The Ethics of Looking

Although nudity is prominent, the picture does not invite voyeurism. Faces are simplified, genitals are drawn without emphasis, and the mood is worklike rather than erotic. The violinist strives; the dancers practice; the listener concentrates. The spectator’s role is to witness a communal discipline rather than to possess bodies with the eyes. This ethics of looking was central to Matisse’s project: to celebrate the human form as a site of harmony and energy, not as an object for titillation.

Anticipations and Legacy

It is tempting—because it is true—to see Music (Sketch) as a precursor to Matisse’s later Music and Dance panels of 1910. Many building blocks are here: the limited palette, the flattened field, the chain of bodies arranged for rhythmic clarity, and the idea that simple gestures can stand for collective feeling.

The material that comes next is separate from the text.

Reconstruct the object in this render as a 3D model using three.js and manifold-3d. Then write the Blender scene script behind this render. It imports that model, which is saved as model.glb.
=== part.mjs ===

The sketch’s intimacy, however, has its own legacy. It reminds us that monumentality is born from quiet experiments where line and color are stripped to their essentials. The painting remains a touchstone for artists who seek to turn movement, sound, and social relation into abstract pictorial order.

Conclusion

Music (Sketch) condenses an entire philosophy of painting into a few bodies on a green field. Through black contour, a restrained palette, and a choreography of gestures, Matisse renders music visible. The violinist’s focus, the dancers’ embrace, and the child listener’s inward curl form a triad of making, moving, and contemplating. Space is simplified to planes; light is generalized; narrative is replaced by rhythm. In 1907, this was not merely preparatory work but a declaration: painting could be built from harmony and stillness without losing intensity. The sketch opens the path toward the great decorative panels, yet it stands complete on its own—as a serene, urgent testament to how art organizes human life into form.